The subsidy removal policy got the support of the Manufacturers Association of Nigeria (MAN) even as it lamented that its members spent N67.38 billion, which is 38 per cent of their operating costs, to self-generate electricity in 2019, while the unsold inventory of manufactured goods stood at N402. 4 billion.

 

Sylva said with subsidy removal, Nigeria would recover the losses incurred in selling products below the market price and the losses incurred in providing dollars at special rates to fund importation.

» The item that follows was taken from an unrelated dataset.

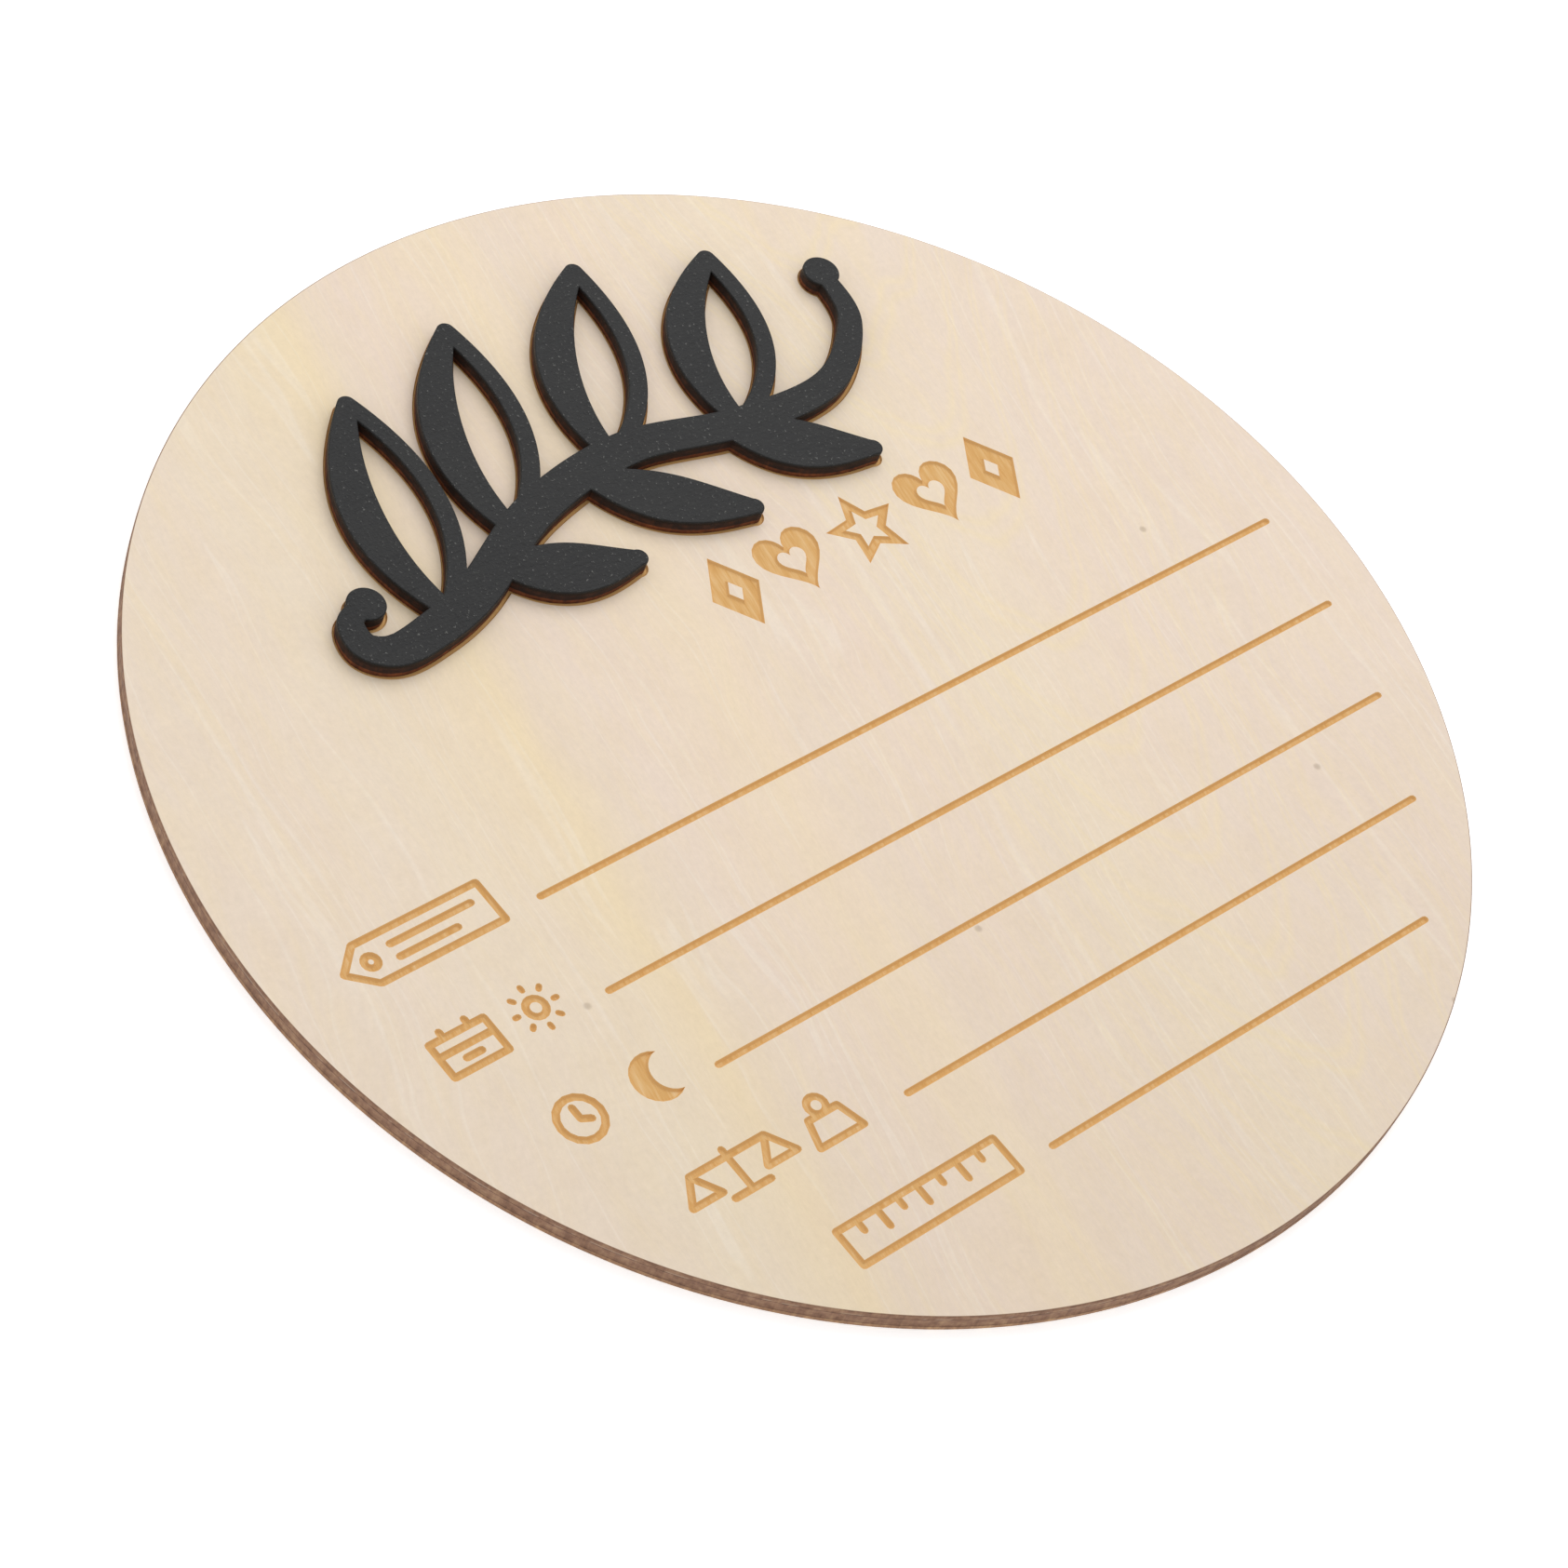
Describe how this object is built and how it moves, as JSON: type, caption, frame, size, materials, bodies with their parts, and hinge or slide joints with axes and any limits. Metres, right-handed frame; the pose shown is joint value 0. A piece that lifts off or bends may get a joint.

The minister stated that successive administrations had attempted to deregulate but lacked the political will or the time was not good for the implementation of the policy.

 

Sylva noted that deregulation is a policy direction that is good for the common Nigerian because it is going to create many opportunities they could tap into to improve their socioeconomic conditions.

 

According to him, the refining sector is not developed because no refinery can operate commercially in Nigeria with a subsidy in place. He said: “I believe that this discussion around subsidy has been a vexed issue that has captured the imagination of this country for a long time now. Successive administrations have attempted to deregulate.

 

But sometimes, some administrations lacked the political will and at other times, the time was not good for it. And why did I say the time was not good for it? Does that imply the time is good for it now? “The problem around deregulation is that people must understand first, that the product we are talking about is a derivative of crude oil. It is refined from crude oil.

 

“Therefore, it has a direct relationship with the price of crude oil. If the price of crude oil goes up, then you expect that it would reflect in the price of the derivative. “So, the best time to achieve this we looked at was the time when crude oil prices are low so that Nigerians will get the benefit of those low prices.”